As a consequence, executives’ salaries, dividends, share prices and the fortunes of billionaires have risen exponentially, while the situation for workers has sharply deteriorated. The railways are no exception.

Previously a director of the former state-owned company received a salary equivalent to that of a top civil servant. However, today’s board members draw corporate executives’ salaries and earn many times more. The contracts of company head Richard Lutz, Infrastructure Director Ronald Pofalla (CDU) and Passenger Transport Director Berthold Huber are to be extended this week and their salaries increased by 10 percent in 2023, despite the coronavirus crisis. Lutz would then receive 990,000 euros (before bonuses), Pofalla and Huber 715,000 euros each.

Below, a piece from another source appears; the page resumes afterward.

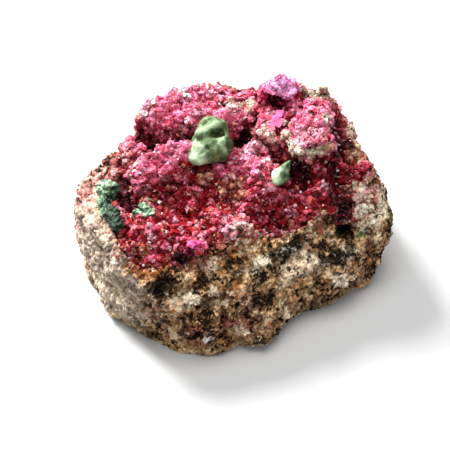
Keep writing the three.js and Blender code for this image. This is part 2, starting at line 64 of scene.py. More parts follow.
class Tone(Enum):
    """The specimen's colours, as display red, green and blue from 0 to 255."""

    ROSE = (144, 28, 38)
    LIGHT_ROSE = (255, 134, 168)
    PALE_PINK = (246, 188, 202)
    HOT_PINK = (236, 74, 140)
    VIOLET_PINK = (255, 172, 220)
    ORCHID = (222, 112, 170)
    CRIMSON = (140, 8, 22)
    RED = (196, 24, 48)
    MAROON = (30, 2, 4)
    BROWN_ROSE = (176, 112, 102)
    DUSTY_ROSE = (204, 150, 142)
    CREAM = (236, 222, 198)
    WHITE = (250, 242, 238)
    TAN = (212, 180, 138)
    BUFF = (186, 170, 156)
    BROWN = (172, 136, 102)
    DARK_BROWN = (80, 52, 30)
    OCHRE = (182, 120, 62)
    RUSTY_ROSE = (150, 92, 78)
    OLIVE = (122, 112, 72)
    SAGE = (166, 166, 138)
    BLACK = (20, 17, 13)
    DARK_GREEN = (14, 34, 20)
    MALACHITE = (58, 92, 62)
    PALE_MALACHITE = (176, 204, 170)
    KOLWEZITE = (100, 120, 84)
    PALE_KOLWEZITE = (196, 218, 184)
    OLIVE_KOLWEZITE = (42, 44, 16)

    def linear(self) -> np.ndarray:
        """Gives the tone as linear red, green and blue from 0 to 1, by the sRGB curve."""
        share = np.array(self.value, float) / 255
        return np.where(share <= 0.04045, share / 12.92, ((share + 0.055) / 1.055) ** 2.4)

    def rgba(self) -> tuple[float, float, float, float]:
        """Gives the tone as a shader colour."""
        return (*self.linear().tolist(), 1.0)


# ---- Noise ----


# Odd factors that mix the numbers of a lattice cell and a seed, and the masks that cut them.
AXIS_FACTORS = (0x9E3779B185EBCA87, 0xC2B2AE3D27D4EB4F, 0x165667B19E3779F9)
SEED_FACTOR = 0x27D4EB2F165667C5
LAST_FACTOR = 0xBF58476D1CE4E5B9
ALL_BITS = 0xFFFFFFFFFFFFFFFF
TWENTY_BITS = 0xFFFFF

# Brings smooth noise to about -1 to 1.
NOISE_GAIN = 1.5

# How far apart the patterns of two seeds lie, in lumps of smooth noise and in cells.
LUMP_STEP = 31.7
CELL_STEP = 17.9


def lattice_numbers(cells: np.ndarray, seed: int) -> np.ndarray:
    """Gives repeatable numbers from 0 to 1 for the cells of a lattice.

    Args:
        cells: Whole cell numbers, one row of three for each cell.
        seed: Chooses one of many sets of numbers.

    Returns:
        Three numbers for each cell.
    """
    mixed = np.full(cells.shape[:-1], seed * SEED_FACTOR & ALL_BITS, np.uint64)
    for axis, factor in enumerate(AXIS_FACTORS):
        mixed ^= cells[..., axis].astype(np.uint64) * np.uint64(factor)
    mixed ^= mixed >> np.uint64(29)
    mixed *= np.uint64(LAST_FACTOR)
    mixed ^= mixed >> np.uint64(32)
    parts = [(mixed >> np.uint64(shift)) & np.uint64(TWENTY_BITS) for shift in (0, 20, 40)]
    return np.stack(parts, axis=-1).astype(float) / TWENTY_BITS


def smooth_noise(points: np.ndarray, size: float, seed: int = 0) -> np.ndarray:
    """Gives smooth noise that changes over the given size.

    Args:
        points: Places in millimetres.
        size: Typical width of a lump of the noise, in millimetres.
        seed: Chooses one of many patterns.

    Returns:
        A value of about -1 to 1 for each place.
    """
    place = points / size + LUMP_STEP * seed
    cell = np.floor(place).astype(np.int64)
    inside = place - cell
    ease = inside**3 * (inside * (inside * 6 - 15) + 10)
    total = np.zeros(len(points))
    for corner in product((0, 1), repeat=3):
        offset = np.array(corner)
        gradient = lattice_numbers(cell + offset, seed) * 2 - 1
        weight = np.prod(np.where(offset == 1, ease, 1 - ease), axis=1)
        total += weight * np.sum(gradient * (inside - offset), axis=1)
    return total * NOISE_GAIN


def cell_noise(points: np.ndarray, size: float, seed: int = 0) -> tuple[np.ndarray, np.ndarray]:
    """Splits space into irregular cells, as grains in a rock.

    Args:
        points: Places in millimetres.
        size: Typical width of a cell, in millimetres.
        seed: Chooses one of many patterns.

    Returns:
        The distances to the nearest and the second cell middle, in cell widths.
    """
    place = points / size + CELL_STEP * seed
    cell = np.floor(place).astype(np.int64)
    nearest = np.full(len(points), np.inf)
    second = np.full(len(points), np.inf)
    for step in product((-1, 0, 1), repeat=3):
        neighbour = cell + np.array(step)
        distance = np.linalg.norm(neighbour + lattice_numbers(neighbour, seed) - place, axis=1)
        second = np.where(distance < nearest, nearest, np.minimum(second, distance))
        nearest = np.minimum(nearest, distance)
    return nearest, second


def ramp(values: np.ndarray, low: float, high: float) -> np.ndarray:
    """Gives 0 below low, 1 above high and an even ease between them."""
    share = np.clip((values - low) / (high - low), 0, 1)
    return share * share * (3 - 2 * share)


# ---- Marks of colour ----

# A mark is whole up to the first share of its half width and has ended at the second.
MARK_EDGE = (0.7, 1.25)

# How many patterns of ragged edges there are; each mark takes one by its name.
NAME_SEEDS = 97

# Widths in millimetres of the noises that make an edge ragged, and the finer one's share.
WANDER_SIZE = 1.6
FINE_WANDER_SIZE = 0.6
FINE_WANDER_SHARE = 0.6


@dataclass(frozen=True)
class Mark(ABC):
    """A soft edged mark of one tone.

    at is its middle, size its half widths and strength how much of the tone it lays on. ragged is
    how far its edge wanders.
    """

    name: str
    at: tuple[float, ...]
    size: tuple[float, float]
    tone: Tone
    strength: float = 0.8
    ragged: float = 0.5

    @abstractmethod
    def out(self, offset: np.ndarray) -> np.ndarray:
        """Gives how far out places lie: 0 in the mark's middle and 1 at its half widths."""

    def share(self, points: np.ndarray) -> np.ndarray:
        """Gives how much of the mark's tone lies at each place.

        Args:
            points: Places in millimetres.

        Returns:
            A share from 0 to 1 for each place.
        """
        seed = sum(map(ord, self.name)) % NAME_SEEDS
        wander = smooth_noise(points, WANDER_SIZE, seed)
        wander = wander + FINE_WANDER_SHARE * smooth_noise(points, FINE_WANDER_SIZE, seed)
        out = self.out(points - PLAN_ORIGIN) + self.ragged * wander
        return self.strength * (1 - ramp(out, *MARK_EDGE))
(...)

Weselsky regularly rages against the increase in management salaries, but as a trade unionist, member of the CDU and fierce opponent of socialism, he works closely with the employer. The only difference between him and other union bureaucrats is that he is even more narrow-minded. While mimicking the role of a militant train driver, the destruction of hundreds of thousands of jobs leaves him cold. His more than two-hour appearance on the YouTube channel “Jung & Naiv” shows this particularly clearly.

Born in 1959, Weselsky worked as a train driver in the German Democratic Republic (GDR) and praised the unification of Germany in 1989-90 and the introduction of capitalism into former Stalinist-run East Germany. He proudly described his first industrial action with the newly founded GDL-East, claiming in July 1990 that, with a short strike, his train drivers had ensured their wages would be converted 1:1 to West German currency instead of 2:1 as originally planned.

In fact, at that time all wages, pensions and living costs, such as rent, electricity, etc. were converted 1:1 by law. Chancellor Helmut Kohl (CDU) wanted to avoid at all costs that the reunification ratified on October 3, 1990 could be jeopardised by social struggles. What Weselsky conceals is the price the working class paid for this.

The Kohl government could afford the 1:1 exchange rate because most of the jobs in the former German Democratic Republic would soon be wiped out. At the time of reunification, 540,000 unemployed people were already registered in the former GDR, 1.8 million were on short-time work and 300,000 took early retirement.

The railways were not spared from this jobs massacre. The workforce of the East German Deutsche Reichsbahn shrank from 253,000 to 138,000 within two and a half years. At the time of the subsequent railway reform in 1994, there were still about 500,000 employees in rail transport in eastern and western Germany—today there are less than half that number.

Nevertheless, in the “Jung & Naiv” interview, Weselsky praised the introduction of capitalism in the GDR in the strongest terms. He had “very much welcomed the new legal system” in 1990, he said, and stressed that “Marx, Engels, that sounds so much like class struggle. And we don’t do that. That’s the very big difference.” He remains a member of the CDU, even though he differs with the party on its acceptance of the Collective Bargaining Unity Act.

Weselsky also explicitly welcomed members of the far-right Alternative for Germany into the GDL. It is a “democratically legitimate party,” so he rejects the exclusion of AfD members from the GDL. That would be a “turn away from the principle of a united union.”